I’d recently been wondering whether the archives of the Bourbaki group would be put on-line, and today noticed that there’s a project to do so, with results available here. One can read copies of “La Tribu”, internal reports on the activities of the group, up through 1953. There are a wide variety of interesting mathematical documents, often consisting of attempts to write up one subject or another, efforts that sometimes made it into the published books, often not.

One subject that Bourbaki struggled with over the years was that of how to set out the foundations of differential geometry. My colleague Hervé Jacquet likes to tell about how Chevalley at one point made an effort to do so, with the peculiar starting point of defining things in terms of “cubes”. I wasn’t sure whether to believe him, but here it is. According to Borel, in 1957 Grothendieck presented the group with his own take on the question of manifolds:

Grothendieck lost no time and presented to the next Congress, about three months later, two drafts:

Chap. 0: Preliminaries to the book on manifolds.

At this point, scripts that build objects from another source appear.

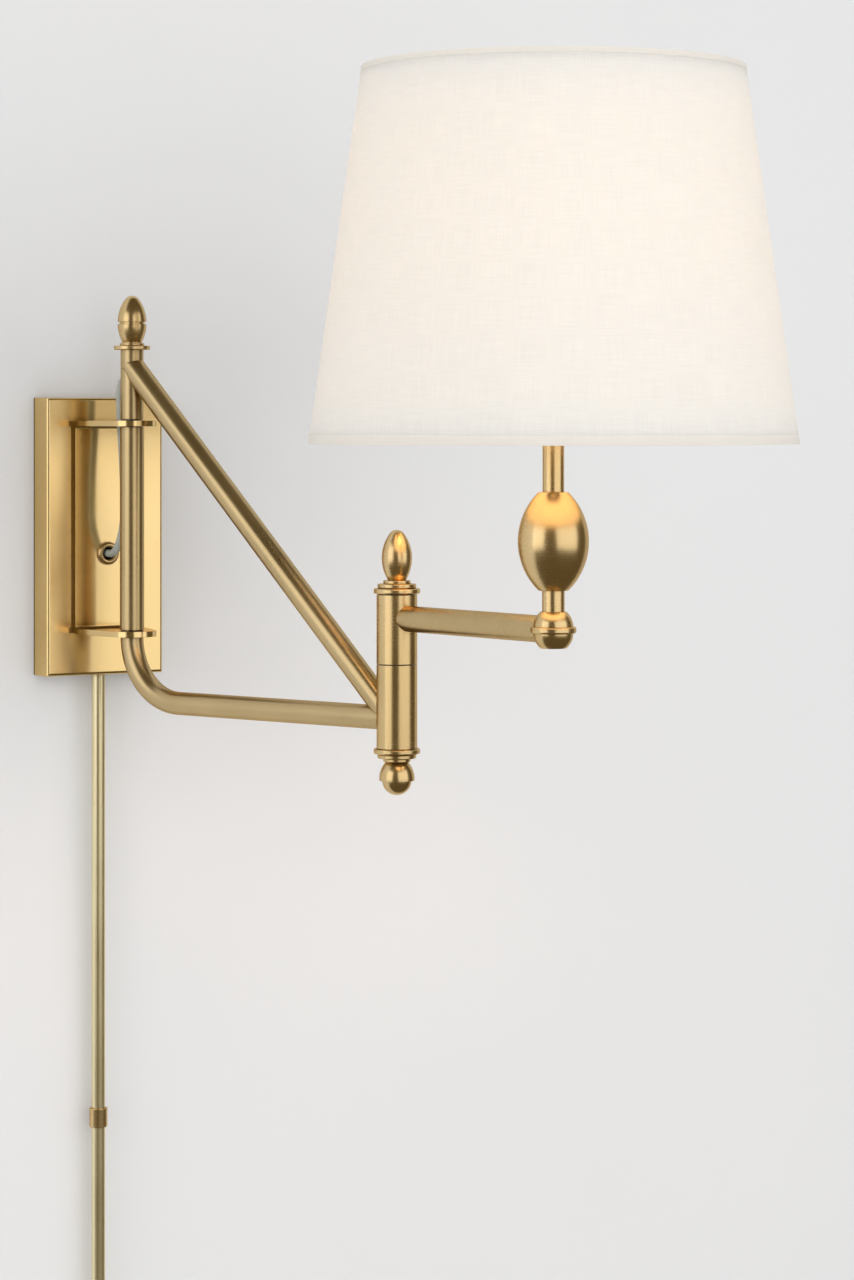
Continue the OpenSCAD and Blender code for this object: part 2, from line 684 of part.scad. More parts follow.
// Half outline of the pivot's finial: a dome over a cup, with a groove between them
module pivot_finial_outline() difference() {
    union() {
        intersection() {
            oval_outline(pivot_finial_r, pivot_finial_dome_h, pivot_finial_tip_r);
            square([pivot_finial_r, pivot_finial_dome_h]);
        }
        intersection() {
            arc_outline(pivot_finial_r, pivot_finial_foot_r, pivot_finial_cup_h);
            translate([0, -pivot_finial_cup_h]) square([pivot_finial_r, pivot_finial_cup_h]);
        }
    }
    translate([pivot_groove_r, -pivot_groove_h / 2]) square([pivot_finial_r, pivot_groove_h]);
}

module pivot_finial() color(BRASS) at_pivot(upper_tube_top + pivot_washer_h) difference() {
    union() {
        soft_disc(pivot_collar_r, pivot_collar_h, fine_edge);
        translate([0, 0, pivot_collar_h]) cylinder(r = pivot_neck_r, h = pivot_neck_h);
        rotate_extrude() translate([0, pivot_finial_z]) pivot_finial_outline();
    }
    translate([0, 0, -cut])
        cylinder(r = finial_stud_r + slip_gap, h = pivot_collar_h + finial_stud_h + 2 * cut);
}

// Bushing for the cord in the upper tube's back, its face rounded like the tube
module cord_exit_bushing() color([0.85, 0.87, 0.84]) intersection() {
    at_pivot(cord_exit_z) rotate([-90, 0, 0])
        translate([0, 0, tube_in_r]) tube(exit_hole_r, exit_bore_r, exit_reach);
    at_pivot(cord_exit_z - exit_hole_r - cut) cylinder(r = exit_reach, h = 2 * (exit_hole_r + cut));
}

// Lower arm: one tube, bent from the pivot out to the elbow
module bent_rod(r, turn) translate([bend_r, 0, arm_z + bend_r]) rotate([90, 0, 0]) rotate([0, 0, 180])
    rotate_extrude(angle = turn) translate([bend_r, 0]) circle(r = r);

module arm_rod(r) translate([bend_r, 0, arm_z]) rotate([0, 90, 0]) cylinder(r = r, h = inner_len - bend_r);

module lower_arm_tube() color(BRASS) along_inner() difference() {
    union() {
        bent_rod(tube_r, 90);
        arm_rod(tube_r);
    }
    bent_rod(tube_in_r, 90);
    arm_rod(tube_in_r);
    translate([0, 0, brace_top_z]) rotate([0, brace_tilt, 0])
        translate([0, 0, brace_len - 4 * barrel_r]) cylinder(r = lead_hole_r, h = 4 * barrel_r);
    translate([inner_len, 0, arm_z - 2 * tube_r]) cylinder(r = barrel_r, h = 4 * tube_r);
}

module arm_root_plug() color(STEEL) difference() {
    along_inner() bent_rod(tube_in_r, root_plug_turn);
    at_pivot(arm_tube_top - root_stud_h) cylinder(r = root_stud_r, h = root_stud_h + cut);
}

// Brace: cut to fit the upper tube, the elbow's barrel and the lower arm
module brace_tube() color(BRASS) difference() {
    brace_line() tube(brace_r, brace_in_r, brace_len);
    at_pivot(upper_tube_bottom) cylinder(r = tube_r, h = upper_tube_h);
    at_elbow(lower_barrel_bottom) cylinder(r = barrel_r, h = lower_barrel_h);
    along_inner() arm_rod(tube_r);
}

// Lead from the cord's exit through the upper tube and the brace to the elbow
module lead_in_brace() color([0.9, 0.9, 0.88]) {
    at_pivot(cord_exit_z) rotate([-90, 0, 0]) cylinder(r = lead_branch_r, h = tube_in_r);
    at_pivot(cord_exit_z - lead_r) cylinder(r = lead_r, h = brace_top_z - cord_exit_z + 2 * lead_r);
    brace_line() cylinder(r = lead_branch_r, h = brace_len - lead_stop / cos(brace_tilt - 90));
}

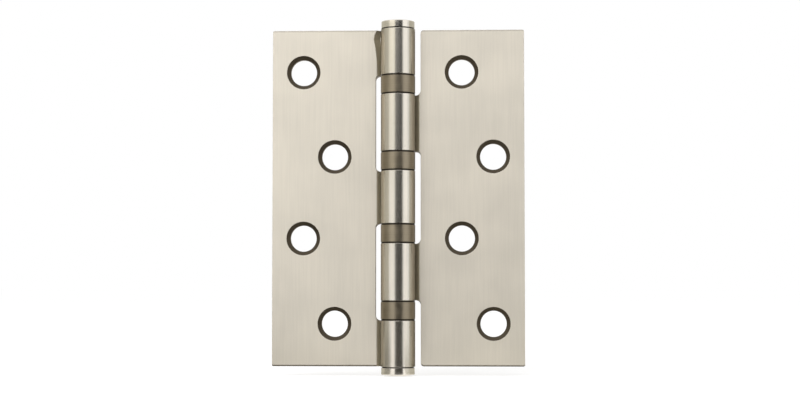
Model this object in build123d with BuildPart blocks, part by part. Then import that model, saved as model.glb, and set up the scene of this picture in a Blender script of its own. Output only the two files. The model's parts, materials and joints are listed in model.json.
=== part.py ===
from build123d import *

import math
import os

# Ball bearing butt hinge, opened flat, in millimetres. The pin axis is Z and the origin is
# the middle of the pin. The frame leaf reaches to -X and the door leaf to +X, and both
# countersunk faces look to -Y.

# Leaves
leaf_height = 101.6
open_width = 76.2
leaf_thickness = 2.5
outer_corner_radius = 0.5

# Barrel
knuckle_radius = 5.2
closed_gap = 2.0
end_knuckle_length = 13.75
middle_knuckle_length = 15.8
bearing_height = 6.05
roll_seam = 0.2

# Bends that bring each leaf from the barrel forward to its plate: how far past the barrel
# each face reaches its plate, and over what width it gets there
neck_front_gap = 1.2
neck_front_run = 1.8
neck_front_radius = 0.7
neck_back_gap = 2.2
neck_back_run = 2.3
neck_back_radius = 2.0

# How much wider the frame leaf's bend gets up the top knuckle, how far below the leaf's top it
# is widest, and how sharply it widens. Above that it rounds back in to the leaf's top.
neck_flare = 1.0
flare_drop = 2.7
flare_power = 2.5
flare_overlap = 0.05

# Notches that clear the other leaf's knuckles
notch_gap = 1.6
notch_corner_radius = 1.45
free_corner_radius = 0.95

# Countersunk screw holes, four to a leaf, zigzag in two columns
screw_hole_radius = 3.95
screw_mouth_radius = 5.1
screw_mouth_angle = 90
hole_edge_distance = 9.4
hole_column_step = 9.5
hole_end_distance = 12.75
hole_row_inner = 12.35

# Pin and end buttons
pin_clearance = 0.05
pin_end_play = 0.1
pin_end_chamfer = 0.4
button_inset = 0.12
button_seat_gap = 0.35
button_rim_height = 2.45
button_crown_height = 0.4
button_edge_break = 0.2
button_spigot_length = 3.0
button_fit = 0.01

# Thrust bearings, each a ring of loose balls between two flat races in a pressed sleeve
ball_side_clearance = 0.075
ball_end_clearance = 0.02
ball_spacing = 1.0
race_pin_clearance = 0.1
race_running_clearance = 0.05
race_fit = 0.01
sleeve_wall = 0.5
sleeve_end_gap = 0.5

# Sizes that follow from those above
half_width = open_width / 2
half_height = leaf_height / 2
front_y = closed_gap / 2
back_y = front_y + leaf_thickness
bore_radius = knuckle_radius - leaf_thickness
pin_radius = bore_radius - pin_clearance
seam_y = bore_radius - roll_seam
notch_reach = knuckle_radius + notch_gap
notch_width = notch_reach + 2 * knuckle_radius
neck_front_end = knuckle_radius + neck_front_gap
neck_back_end = knuckle_radius + neck_back_gap
far_column = half_width - hole_edge_distance
near_column = far_column - hole_column_step
hole_row_outer = half_height - hole_end_distance

# Heights where the knuckles above the middle begin and end
end_knuckle_foot = half_height - end_knuckle_length
door_knuckle_top = end_knuckle_foot - bearing_height
middle_knuckle_top = middle_knuckle_length / 2
door_knuckle_foot = middle_knuckle_top + bearing_height

# Notches and holes of each leaf, as heights and as points (distance from the pin, height)
past_end = half_height + 2 * notch_corner_radius
frame_notches = [
    (middle_knuckle_top, end_knuckle_foot),
    (-end_knuckle_foot, -middle_knuckle_top),
]
door_notches = [
    (door_knuckle_top, past_end),
    (-door_knuckle_foot, door_knuckle_foot),
    (-past_end, -door_knuckle_top),
]
frame_holes = [
    (far_column, hole_row_outer),
    (near_column, hole_row_inner),
    (far_column, -hole_row_inner),
    (near_column, -hole_row_outer),
]
door_holes = [
    (near_column, hole_row_outer),
    (far_column, hole_row_inner),
    (near_column, -hole_row_inner),
    (far_column, -hole_row_outer),
]

# Bearings from the top down
upper_middle = (end_knuckle_foot + door_knuckle_top) / 2
lower_middle = (door_knuckle_foot + middle_knuckle_top) / 2
bearing_middles = [upper_middle, lower_middle, -lower_middle, -upper_middle]
race_inner_radius = pin_radius + race_pin_clearance
sleeve_inner_radius = knuckle_radius - sleeve_wall
running_race_radius = sleeve_inner_radius - race_running_clearance
pressed_race_radius = sleeve_inner_radius - race_fit
ball_circle_radius = (race_inner_radius + sleeve_inner_radius) / 2
ball_radius = (sleeve_inner_radius - race_inner_radius) / 2 - ball_side_clearance
ball_count = int(2 * math.pi * ball_circle_radius / (2 * ball_radius + ball_spacing))
sleeve_end = bearing_height / 2 - sleeve_end_gap
race_end = bearing_height / 2
race_face = ball_radius + ball_end_clearance

os.makedirs("parts", exist_ok=True)


def keep(piece, name):
    """Label a finished piece and write it to its own file."""
    piece.part.label = name
    export_step(piece.part, "parts/" + name + ".step")


def leaf_outline():
    """Section of the +X leaf: plate, set-back neck, and barrel rolled round to its seam."""
    tip_outer_angle = math.degrees(math.asin(seam_y / knuckle_radius))
    tip_inner_angle = math.degrees(math.asin(seam_y / bore_radius))
    FilletPolyline(
        (half_width, back_y),
        (neck_back_end, back_y),
        (neck_back_end - neck_back_run, knuckle_radius),
        (0, knuckle_radius),
        radius=neck_back_radius,
    )
    outside = CenterArc((0, 0), knuckle_radius, 90, 270 + tip_outer_angle)
    inside = CenterArc((0, 0), bore_radius, 90, 270 + tip_inner_angle)
    Line(outside @ 1, inside @ 1)
    FilletPolyline(
        (0, bore_radius),
        (neck_front_end - neck_front_run, bore_radius),
        (neck_front_end, front_y),
        (half_width, front_y),
        radius=neck_front_radius,
    )
    Line((half_width, front_y), (half_width, back_y))


def make_leaf(side, notches, holes):
    """One leaf in one piece of sheet, reaching to +X when side is 1 and to -X when it is -1."""
    with BuildPart() as leaf:
        with BuildSketch(Plane.XY.offset(-half_height)):
            with BuildLine():
                leaf_outline()
            make_face()
            if side < 0:
                mirror(about=Plane.YZ, mode=Mode.REPLACE)
        extrude(amount=leaf_height)

        # Notches for the other leaf's knuckles
        with BuildSketch(Plane.XZ):
            for low, high in notches:
                with Locations((side * (notch_reach - notch_width / 2), (low + high) / 2)):
                    RectangleRounded(notch_width, high - low, notch_corner_radius)
        extrude(amount=2 * knuckle_radius, both=True, mode=Mode.SUBTRACT)

        # Rounded corners of the plate
        upright = leaf.edges().filter_by(Axis.Y)
        plate_ends = [upright.group_by(Axis.Z)[0], upright.group_by(Axis.Z)[-1]]
        outer = [end.sort_by(Axis.X)[-1 if side > 0 else 0] for end in plate_ends]
        inner = [end.sort_by(Axis.X)[0] for end in plate_ends if len(end) > 1]
        fillet(outer, outer_corner_radius)
        if inner:
            fillet(inner, free_corner_radius)

        # Screw holes
        with Locations(Plane.XZ.offset(-front_y)):
            with Locations([(side * x, z) for x, z in holes]):
                CounterSinkHole(
                    screw_hole_radius, screw_mouth_radius, counter_sink_angle=screw_mouth_angle
                )
    return leaf


def make_button(end):
    """Crowned button pressed into the barrel's top when end is 1 and its foot when it is -1.

    Its head stops short of the knuckle, which leaves a dark groove. The crown follows a
    shallow dome in two cones: halfway in it has risen three quarters.
    """
    seat = Plane(origin=(0, 0, end * half_height), x_dir=(1, 0, 0), z_dir=(0, -end, 0))
    rim_radius = knuckle_radius - button_inset
    crown_radius = rim_radius - button_edge_break
    spigot_radius = bore_radius - button_fit
    with BuildPart() as button:
        with BuildSketch(seat):
            with BuildLine():
                Polyline(
                    (0, button_rim_height + button_crown_height),
                    (0, -button_spigot_length),
                    (spigot_radius, -button_spigot_length),
                    (spigot_radius, button_seat_gap),
                    (rim_radius, button_seat_gap),
                    (rim_radius, button_rim_height - button_edge_break),
                    (crown_radius, button_rim_height),
                    (crown_radius / 2, button_rim_height + button_crown_height * 3 / 4),
                    close=True,
                )
            make_face()
        revolve(axis=Axis.Z)
    return button


def make_tube(middle, low, high, inner_radius, outer_radius):
    """Plain tube round the pin, with its ends given from a bearing's mid height."""
    with BuildPart() as tube:
        with BuildSketch(Plane.XY.offset(middle + low)):
            Circle(outer_radius)
            Circle(inner_radius, mode=Mode.SUBTRACT)
        extrude(amount=high - low)
    return tube


def make_balls(middle):
    """Ring of loose balls, each cut to eighteen flats from a small block."""
    width = 2 * ball_radius
    with BuildPart() as ball:
        Box(width, width, width)
        for turn in ((45, 0, 0), (0, 45, 0), (0, 0, 45)):
            Box(width, width, width, rotation=turn, mode=Mode.INTERSECT)
    with BuildPart(Plane.XY.offset(middle)) as balls:
        with PolarLocations(ball_circle_radius, ball_count):
            add(ball)
    return balls


# Frame leaf, with the slant of its bend cut back beside the top knuckle
flare_rise = bore_radius - front_y
flare_peak = half_height - flare_drop
flare_sections = []
for share in (0, 0.4, 0.6, 0.8, 1):
    height = end_knuckle_foot + share * (flare_peak - end_knuckle_foot)
    flare_sections.append((height, neck_flare * share**flare_power))
for share in (0.5, 0.8, 1):
    flare_sections.append((flare_peak + share * flare_drop, neck_flare * (1 - share**2)))
with BuildPart() as frame_leaf:
    add(make_leaf(-1, frame_notches, frame_holes))
    for height, flare in flare_sections:
        with BuildSketch(Plane.XY.offset(height)):
            with BuildLine():
                Polyline(
                    (-neck_front_end - neck_front_run - flare, front_y - flare_rise),
                    (neck_front_run - neck_front_end - flare, bore_radius),
                    (neck_front_run - neck_front_end + flare_overlap, bore_radius),
                    (-neck_front_end - neck_front_run + flare_overlap, front_y - flare_rise),
                    close=True,
                )
            make_face()
    loft(ruled=True, mode=Mode.SUBTRACT)
keep(frame_leaf, "frame_leaf")

# Door leaf
door_leaf = make_leaf(1, door_notches, door_holes)
keep(door_leaf, "door_leaf")

# Hinge pin, held end to end between the button spigots
pin_length = 2 * (half_height - button_spigot_length - pin_end_play)
with BuildPart() as hinge_pin:
    Cylinder(pin_radius, pin_length)
    chamfer(hinge_pin.edges().filter_by(GeomType.CIRCLE), pin_end_chamfer)
keep(hinge_pin, "hinge_pin")

# Buttons
keep(make_button(1), "top_button")
keep(make_button(-1), "bottom_button")

# Bearings, numbered from the top
for number, middle in enumerate(bearing_middles, start=1):
    bearing = "bearing_" + str(number)
    sleeve = make_tube(middle, -sleeve_end, sleeve_end, sleeve_inner_radius, knuckle_radius)
    keep(sleeve, bearing + "_sleeve")
    upper_race = make_tube(middle, race_face, race_end, race_inner_radius, running_race_radius)
    keep(upper_race, bearing + "_upper_race")
    lower_race = make_tube(middle, -race_end, -race_face, race_inner_radius, pressed_race_radius)
    keep(lower_race, bearing + "_lower_race")
    keep(make_balls(middle), bearing + "_balls")
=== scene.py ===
import json
import math

import bmesh
import bpy
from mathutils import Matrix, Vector


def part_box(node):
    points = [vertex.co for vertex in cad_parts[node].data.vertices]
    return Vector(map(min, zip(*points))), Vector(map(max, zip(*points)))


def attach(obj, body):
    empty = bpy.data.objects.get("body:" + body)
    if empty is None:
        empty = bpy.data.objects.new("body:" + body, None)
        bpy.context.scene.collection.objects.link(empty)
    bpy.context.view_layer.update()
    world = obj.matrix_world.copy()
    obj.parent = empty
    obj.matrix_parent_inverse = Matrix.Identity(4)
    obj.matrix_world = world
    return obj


# Looks of a ball bearing butt hinge, opened flat, in metres. The pin axis is Z, the frame
# leaf reaches to -X, the door leaf to +X, and the countersunk faces look to -Y.

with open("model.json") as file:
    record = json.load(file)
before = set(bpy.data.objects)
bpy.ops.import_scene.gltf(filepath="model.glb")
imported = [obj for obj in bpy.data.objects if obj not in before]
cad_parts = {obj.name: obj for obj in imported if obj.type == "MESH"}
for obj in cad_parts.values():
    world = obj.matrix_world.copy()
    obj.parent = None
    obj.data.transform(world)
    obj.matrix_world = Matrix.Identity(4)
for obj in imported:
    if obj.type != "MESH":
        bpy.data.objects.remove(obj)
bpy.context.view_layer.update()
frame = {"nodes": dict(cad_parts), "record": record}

MM = 0.001

# Camera, with its lens in millimetres on a sensor 36 mm wide
camera_place = Vector((21.9, -517.8, -28.2)) * MM
camera_aim = Vector((0.6, 0.0, -0.8)) * MM
camera_lens = 77.5
camera_near = 10 * MM

# Parts of the bearings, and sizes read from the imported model
bearings = ["bearing_" + str(number) for number in range(1, 5)]
race_ends = ("_upper_race", "_lower_race")
barrel_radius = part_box("bearing_1_sleeve")[1].x
foot_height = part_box("bottom_button")[0].z
leaf_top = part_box("frame_leaf")[1].z

# Noise mostly lies between these, which are mapped to the ends of a range
noise_middle = (0.3, 0.7)

# Leaf steel, then the colours over it: painted shade along edges that round over to look down,
# painted light on the bends' slanting faces in front, painted shade on faces that look sideways,
# and in the countersinks a darker finish with a painted dark reflection
leaf_colour = (0.685, 0.642, 0.565)
edge_shade_colour = (0.12, 0.1, 0.07)
slant_light_colour = (0.8, 0.75, 0.61)
side_shade_colour = (0.3, 0.262, 0.2)
sink_finish_and_shade_colour = (0.11, 0.09, 0.065)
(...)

Categories of manifolds, 98 pages

Chap. I: Differentiable manifolds, The differential formalism, 164 pages

and warned that much more algebra would be needed, e.g., hyperalgebras. As was often the case with Grothendieck’s papers, they were at points discouragingly general, but at others rich in ideas and insights. However, it was rather clear that if we followed that route, we would be bogged down with foundations for many years, with a very uncertain outcome.

I don’t see these documents on the list, perhaps documents from the later years are still to appear.

The documents often start out with some unvarnished comments, here’s an example, from Chevalley’s report on a text about semi-simple Lie algebras:

Au moment d’écrire ces observations, je me demande si ce ramassis des méthodes les plus éculées et les plus pisseuses, ces résultats les moins généraux possibles établis de la manière la plus incompréhensible possible, ne sont pas un canular intrabourbachique monté par le rédacteur. Même s’il en est ainsi, je me laisse prendre au canular et présente les observations suivantes.